## Task prompt
Extract every line of the material that holds the string "finishes".

## Source data
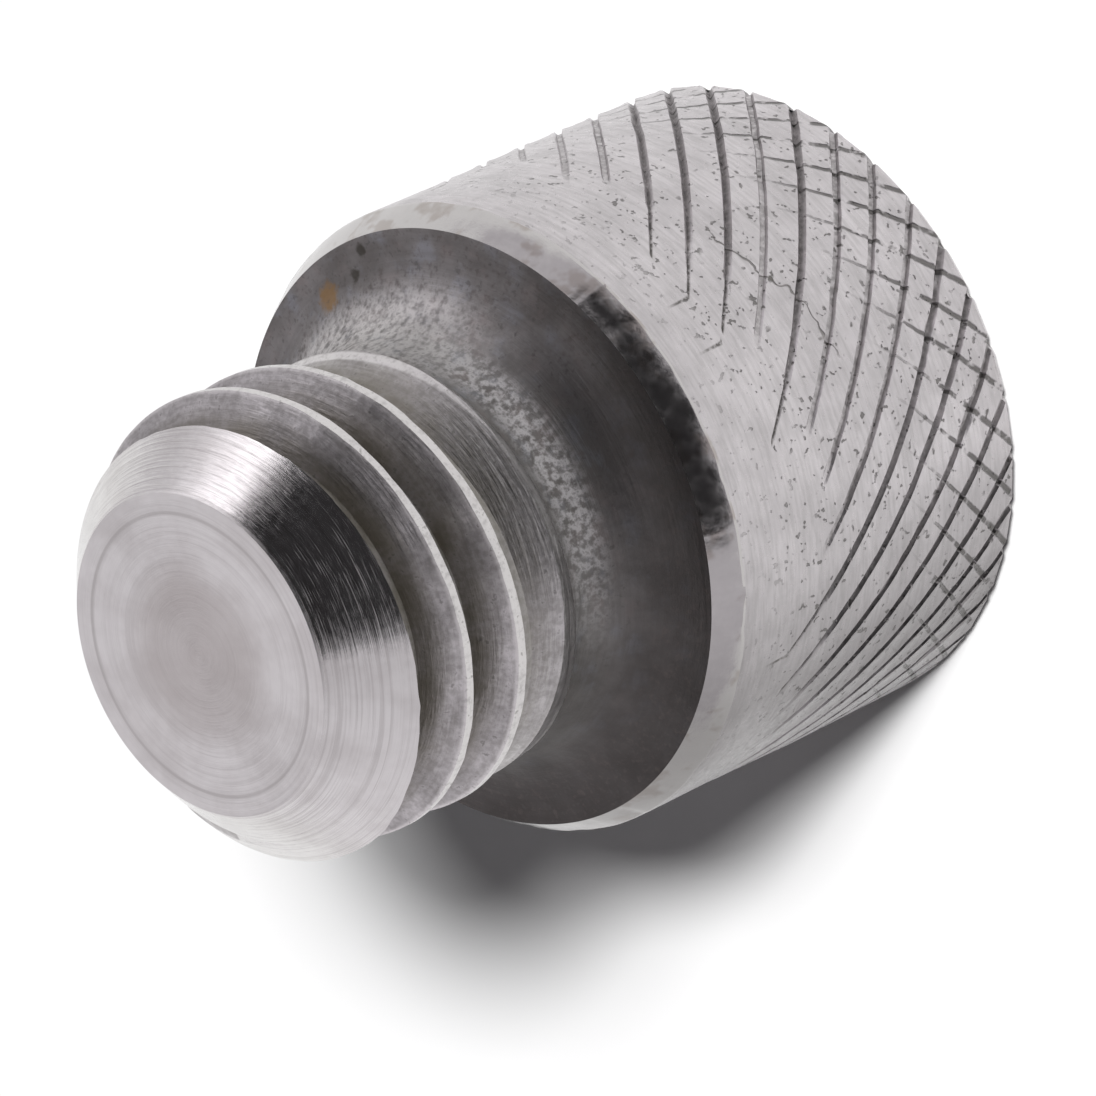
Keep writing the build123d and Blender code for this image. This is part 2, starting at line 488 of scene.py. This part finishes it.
# Painted highlight: a pale mottled band round the fillet where it meets the neck, on the side from about
# -0.5 to +1.6 rad round, standing for a reflection
highlight_facing = times(tree, ramp(tree, angle, -0.5, 0.4), ramp(tree, angle, 1.0, 1.6, 1.0, 0.0))
painted_highlight_band = times(tree, ramp(tree, z, 0.00835, 0.0087), ramp(tree, z, 0.009, 0.0094, 1.0, 0.0))
painted_highlight_band = times(tree, times(tree, painted_highlight_band, highlight_facing), ramp(tree, grain, 0.38, 0.66))
colour = blend(tree, times(tree, painted_highlight_band, 0.85), colour, (0.68, 0.66, 0.67, 1))
# Painted shade: the shoulder's colour is darkened on one side, growing from about +0.9 rad round to three
# quarters below -1 rad, and fading out between -2 and -3.1 rad
painted_shade_side = times(tree, ramp(tree, angle, -1.0, 0.9, 0.75, 0.0), ramp(tree, angle, -3.1, -2.0))
colour = blend(tree, painted_shade_side, colour, (0.06, 0.055, 0.052, 1))
# Partly a darker finish and partly painted shade: the shoulder next to its flat is darkened on the side
# below about 0.6 rad round, fading out by 1.4 rad
dark_front_finish_and_shade = times(tree, ramp(tree, z, 0.0077, 0.0085, 0.7, 0.0), ramp(tree, angle, 0.6, 1.4, 1.0, 0.0))
colour = blend(tree, dark_front_finish_and_shade, colour, (0.07, 0.064, 0.061, 1))
# Partly a paler finish and partly painted light: a pale mottled sector of the shoulder between about 1.0
# and 3.1 rad round
pale_finish_and_painted_light = times(tree, ramp(tree, angle, 1.0, 1.9), ramp(tree, angle, 2.6, 3.1, 1.0, 0.0))
pale_finish_and_painted_light = times(tree, pale_finish_and_painted_light, times(tree, ramp(tree, z, 0.00775, 0.0082), ramp(tree, grain, 0.25, 0.7)))
colour = blend(tree, pale_finish_and_painted_light, colour, (0.68, 0.66, 0.65, 1))
specks = times(tree, ramp(tree, grain, 0.48, 0.3, 0.0, 0.5), ramp(tree, z, 0.0082, 0.0078))
colour = blend(tree, specks, colour, (0.12, 0.105, 0.098, 1))
for spot, size, tint in (
    ((-0.00285, 0.00368, 0.0078), 0.00034, (0.3, 0.19, 0.09, 1)),
    ((-0.00208, 0.00463, 0.0077), 0.00015, (0.07, 0.065, 0.055, 1)),
    ((-0.0022, 0.0042, 0.00778), 0.00014, (0.07, 0.065, 0.055, 1)),
):
    gap = tree.nodes.new("ShaderNodeVectorMath")
    gap.operation = "DISTANCE"
    tree.links.new(point, gap.inputs[0])
    gap.inputs[1].default_value = spot
    edge = plus(tree, gap.outputs["Value"], times(tree, grain, size))
    near = ramp(tree, edge, 0.9 * size, 1.5 * size, 0.85, 0.0)
    colour = blend(tree, near, colour, tint)
colour = blend(tree, times(tree, ramp(tree, grain, 0.58, 0.7), 0.5), colour, (0.1, 0.095, 0.09, 1))
tree.links.new(colour, bsdf.inputs["Base Color"])
tree.links.new(ramp(tree, patches, 0.3, 0.7, 0.58, 0.44), bsdf.inputs["Roughness"])
height = plus(tree, times(tree, grain, 0.35), times(tree, rings, 0.5))
height = plus(tree, height, times(tree, tints, 0.8))
relief = add_node(tree, "ShaderNodeBump", {"Height": height, "Distance": 0.00002, "Strength": 0.8})
tree.links.new(relief, bsdf.inputs["Normal"])

# Thread: grey flanks with olive dirt towards the roots, and crests rubbed bright
thread_steel, tree, bsdf, point, z, angle, radius = start_metal("thread_steel")
grain = speckle(tree, point, 8000, 4.0)
patches = speckle(tree, point, 1100, 4.0)
swept = times(tree, unsigned(tree, angle), 0.0004)
sweep_point = add_node(tree, "ShaderNodeCombineXYZ", {0: radius, 1: z, 2: swept})
rings = speckle(tree, sweep_point, 8000, 3.0)
deep = ramp(tree, radius, 0.00342, 0.00385, 1.0, 0.0)
colour = blend(tree, ramp(tree, patches, 0.3, 0.7), (0.38, 0.364, 0.365, 1), (0.58, 0.558, 0.563, 1))
colour = blend(tree, ramp(tree, rings, 0.42, 0.66, 0.0, 0.3), colour, (0.2, 0.19, 0.175, 1))
colour = blend(tree, ramp(tree, grain, 0.35, 0.65, 0.35, 0.0), colour, (0.13, 0.122, 0.11, 1))
dirt_mask = times(tree, deep, ramp(tree, patches, 0.3, 0.62, 0.3, 0.85))
colour = blend(tree, dirt_mask, colour, (0.16, 0.147, 0.122, 1))
crest = ramp(tree, radius, 0.00393, 0.00399)
foot = plus(tree, angle, -math.radians(foot_start))
foot = plus(tree, z, times(tree, foot, -pitch / math.tau))
foot = unsigned(tree, plus(tree, foot, -0.00958))
last_crest = times(tree, ramp(tree, foot, 0.00005, 0.00011, 1.0, 0.0), ramp(tree, radius, 0.0036, 0.0037))
crest = plus(tree, crest, last_crest)
crest = times(tree, crest, ramp(tree, grain, 0.3, 0.55, 0.5, 1.0))
colour = blend(tree, crest, colour, (0.62, 0.6, 0.595, 1))
colour = blend(tree, times(tree, ramp(tree, grain, 0.6, 0.72), 0.5), colour, (0.1, 0.095, 0.085, 1))
tree.links.new(colour, bsdf.inputs["Base Color"])
tree.links.new(ramp(tree, patches, 0.3, 0.7, 0.42, 0.3), bsdf.inputs["Roughness"])
height = plus(tree, times(tree, grain, 0.3), times(tree, rings, 0.8))
relief = add_node(tree, "ShaderNodeBump", {"Height": height, "Distance": 0.00002, "Strength": 0.8})
tree.links.new(relief, bsdf.inputs["Normal"])

# Tip: the chamfer is bright from the tool, in fine rings; the flat is softer, with turning
# marks about a darker and warmer middle
tip_steel, tree, bsdf, point, z, angle, radius = start_metal("tip_steel")
grain = speckle(tree, point, 7000, 4.0)
patches = speckle(tree, point, 1000, 3.0)
swept = times(tree, unsigned(tree, angle), 0.00004)
sweep_point = add_node(tree, "ShaderNodeCombineXYZ", {0: radius, 1: times(tree, z, 0.6), 2: swept})
rings = speckle(tree, sweep_point, 18000, 4.0, 0.7)
on_flat = ramp(tree, z, 0.01434, 0.01439)
uneven = plus(tree, radius, ramp(tree, patches, 0.0, 1.0, -0.00015, 0.00015))
middle = times(tree, ramp(tree, uneven, 0.001, 0.0019, 1.0, 0.0), on_flat)
colour = blend(tree, ramp(tree, patches, 0.3, 0.7), (0.6, 0.58, 0.57, 1), (0.7, 0.685, 0.675, 1))
ring_marks = times(tree, ramp(tree, rings, 0.45, 0.65, 0.0, 0.4), ramp(tree, on_flat, 0.0, 1.0, 1.0, 0.55))
colour = blend(tree, ring_marks, colour, (0.38, 0.36, 0.35, 1))
colour = blend(tree, times(tree, middle, 0.55), colour, (0.42, 0.385, 0.37, 1))
ring_gap = unsigned(tree, plus(tree, radius, -0.00245))
edge_ring = times(tree, ramp(tree, ring_gap, 0.00001, 0.00005, 1.0, 0.0), on_flat)
colour = blend(tree, times(tree, edge_ring, 0.45), colour, (0.35, 0.33, 0.32, 1))
tree.links.new(colour, bsdf.inputs["Base Color"])
sheen = plus(tree, times(tree, on_flat, 0.2), ramp(tree, grain, 0.3, 0.7, 0.1, 0.18))
tree.links.new(sheen, bsdf.inputs["Roughness"])
height = times(tree, rings, ramp(tree, on_flat, 0.0, 1.0, 1.0, 0.55))
height = plus(tree, height, times(tree, grain, 0.1))
relief = add_node(tree, "ShaderNodeBump", {"Height": height, "Distance": 0.000012, "Strength": 1.0})
tree.links.new(relief, bsdf.inputs["Normal"])
bsdf.inputs["Anisotropic"].default_value = 0.5
around = add_node(tree, "ShaderNodeTangent", {}, direction_type="RADIAL", axis="Z")
tree.links.new(around, bsdf.inputs["Tangent"])

# Socket and end face: broached and faced, plain
socket_steel, tree, bsdf, point, z, angle, radius = start_metal("socket_steel")
grain = speckle(tree, point, 4000, 4.0)
colour = blend(tree, grain, (0.3, 0.29, 0.28, 1), (0.5, 0.49, 0.48, 1))
tree.links.new(colour, bsdf.inputs["Base Color"])
tree.links.new(ramp(tree, grain, 0.3, 0.7, 0.3, 0.45), bsdf.inputs["Roughness"])
relief = add_node(tree, "ShaderNodeBump", {"Height": grain, "Distance": 0.00001, "Strength": 0.5})
tree.links.new(relief, bsdf.inputs["Normal"])

# Each face takes its finish from where it lies; the numbers are the finishes' places here
for steel in (head_steel, bevel_steel, shoulder_steel, thread_steel, tip_steel, socket_steel):
    screw.data.materials.append(steel)
for f in screw.data.polygons:
    r = math.hypot(f.center.x, f.center.y)
    z = f.center.z
    on_chamfer = abs(z + r - chamfer_r - tip_z) < 0.00003 and f.normal.z > 0.5
    if z > tip_z - 1e-5 or on_chamfer:
        f.material_index = 4
    elif z - foot_rise(f.center.x, f.center.y) > 0.0094:
        f.material_index = 3
    elif z > 0.00769 and r < 0.0053:
        f.material_index = 2
    elif z > 0.00715 and r > 0.0052:
        f.material_index = 1
    elif r < 0.0054:
        f.material_index = 5

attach(screw, "root")
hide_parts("screw")

# --- Floor -------------------------------------------------------------------------------
# A sheet of plain white paper, so wide that it fills the view

bpy.ops.mesh.primitive_plane_add(size=2.0, location=(0, 0, 0))
floor = bpy.context.object
floor.name = "floor"
paper = bpy.data.materials.new("paper")
paper.use_nodes = True
paper_bsdf = paper.node_tree.nodes["Principled BSDF"]
paper_bsdf.inputs["Base Color"].default_value = (0.9, 0.9, 0.9, 1)
paper_bsdf.inputs["Roughness"].default_value = 1.0
paper_bsdf.inputs["Specular IOR Level"].default_value = 0.0
floor.data.materials.append(paper)

# --- Light -------------------------------------------------------------------------------
# Two soft lamps, close together, light the floor and cast the shadow. The metal is lit by the
# room: pale walls, a bright window to the right, and the dark end of the room behind the
# camera.

for name, tilt, turn, energy, spread in (
    ("key_light", 45, 135, 2.85, 10),
    ("second_light", 41, 142, 1.75, 11),
):
    bpy.ops.object.light_add(type="SUN", rotation=(math.radians(tilt), 0, math.radians(turn)))
    lamp = bpy.context.object
    lamp.name = name
    lamp.data.energy = energy
    lamp.data.angle = math.radians(spread)
    lamp.visible_glossy = False

world = bpy.data.worlds.new("room")
bpy.context.scene.world = world
world.use_nodes = True
tree = world.node_tree
background = tree.nodes["Background"]
direction = tree.nodes.new("ShaderNodeTexCoord").outputs["Generated"]
turn_inputs = {"Vector": direction, "Angle": math.radians(-28.5)}
turned_round = add_node(tree, "ShaderNodeVectorRotate", turn_inputs, rotation_type="Z_AXIS")
split = tree.nodes.new("ShaderNodeSeparateXYZ")
tree.links.new(turned_round, split.inputs[0])
across, side, up = split.outputs
bearing = add_node(tree, "ShaderNodeMath", {0: side, 1: across}, operation="ARCTAN2")
bearing = times(tree, bearing, 180 / math.pi)
rise = times(tree, add_node(tree, "ShaderNodeMath", {0: up}, operation="ARCSINE"), 180 / math.pi)
dark_edge = plus(tree, bearing, times(tree, rise, -1.0))
dark = times(tree, ramp(tree, bearing, -38, -32), ramp(tree, dark_edge, 37, 43, 1.0, 0.0))
dark = times(tree, dark, ramp(tree, rise, 6, 10))
dark = times(tree, dark, ramp(tree, rise, 66, 80, 1.0, 0.0))
window = times(tree, ramp(tree, bearing, 70, 76), ramp(tree, bearing, 84, 128, 1.0, 0.0))
window = times(tree, window, ramp(tree, rise, 8, 24))
window = times(tree, window, ramp(tree, rise, 36, 52, 1.0, 0.0))
walls = ramp(tree, bearing, -150, -40, 0.92, 0.72)
room = plus(tree, walls, times(tree, window, 1.3))
room = times(tree, room, ramp(tree, dark, 0.0, 1.0, 1.0, 0.05))
paths = tree.nodes.new("ShaderNodeLightPath")
glossy = paths.outputs["Is Glossy Ray"]
diffuse = paths.outputs["Is Diffuse Ray"]
level = plus(tree, times(tree, room, glossy), times(tree, diffuse, 0.08))
level = plus(tree, level, paths.outputs["Is Camera Ray"])
tree.links.new(level, background.inputs["Strength"])
background.inputs["Color"].default_value = (0.985, 0.955, 1, 1)

# --- Camera ------------------------------------------------------------------------------
# A long lens, from above and a little to the side, rolled over

bpy.ops.object.camera_add(
    location=(0.092264, 0.049265, 0.102736),
    rotation=(math.radians(-24.6759), math.radians(41.7729), math.radians(-6.0402)),
)
camera = bpy.context.object
camera.name = "camera"
camera.data.lens = 274.65
camera.data.sensor_width = 36
camera.data.clip_start = 0.01
camera.data.clip_end = 10
bpy.context.scene.camera = camera
bpy.context.scene.view_settings.view_transform = "Standard"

## Problem solution
Keep writing the build123d and Blender code for this image. This is part 2, starting at line 488 of scene.py. This part finishes it.
# Each face takes its finish from where it lies; the numbers are the finishes' places here